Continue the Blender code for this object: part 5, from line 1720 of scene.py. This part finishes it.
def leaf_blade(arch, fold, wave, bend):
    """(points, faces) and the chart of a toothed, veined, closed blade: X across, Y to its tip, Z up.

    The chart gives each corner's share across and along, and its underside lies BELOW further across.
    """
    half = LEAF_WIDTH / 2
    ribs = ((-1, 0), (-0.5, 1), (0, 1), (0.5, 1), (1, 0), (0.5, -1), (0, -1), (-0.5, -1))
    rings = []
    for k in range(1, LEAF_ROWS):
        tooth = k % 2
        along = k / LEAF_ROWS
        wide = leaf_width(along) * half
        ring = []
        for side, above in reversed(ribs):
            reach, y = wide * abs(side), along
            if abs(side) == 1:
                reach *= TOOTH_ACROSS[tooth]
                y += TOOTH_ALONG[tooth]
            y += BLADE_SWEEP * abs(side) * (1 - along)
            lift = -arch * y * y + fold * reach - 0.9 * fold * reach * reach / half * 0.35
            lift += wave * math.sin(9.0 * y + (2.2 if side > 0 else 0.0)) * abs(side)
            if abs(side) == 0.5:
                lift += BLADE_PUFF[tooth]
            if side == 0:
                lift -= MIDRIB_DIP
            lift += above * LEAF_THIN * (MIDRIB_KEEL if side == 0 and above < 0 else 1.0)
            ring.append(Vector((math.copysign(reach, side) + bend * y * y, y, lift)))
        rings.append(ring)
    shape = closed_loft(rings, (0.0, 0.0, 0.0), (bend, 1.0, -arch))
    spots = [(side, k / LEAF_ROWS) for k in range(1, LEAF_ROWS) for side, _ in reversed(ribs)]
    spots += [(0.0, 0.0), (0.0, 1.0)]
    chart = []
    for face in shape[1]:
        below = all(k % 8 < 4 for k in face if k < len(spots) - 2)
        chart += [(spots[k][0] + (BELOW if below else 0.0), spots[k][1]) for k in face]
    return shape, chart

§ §

YOUR INSTRUCTIONS: From the opening line of the data above through the line that contains "its tip, Z up.", please print each line as it stands and only those lines.

OUTPUT FOR THIS TASK:
Continue the Blender code for this object: part 5, from line 1720 of scene.py. This part finishes it.
def leaf_blade(arch, fold, wave, bend):
    """(points, faces) and the chart of a toothed, veined, closed blade: X across, Y to its tip, Z up.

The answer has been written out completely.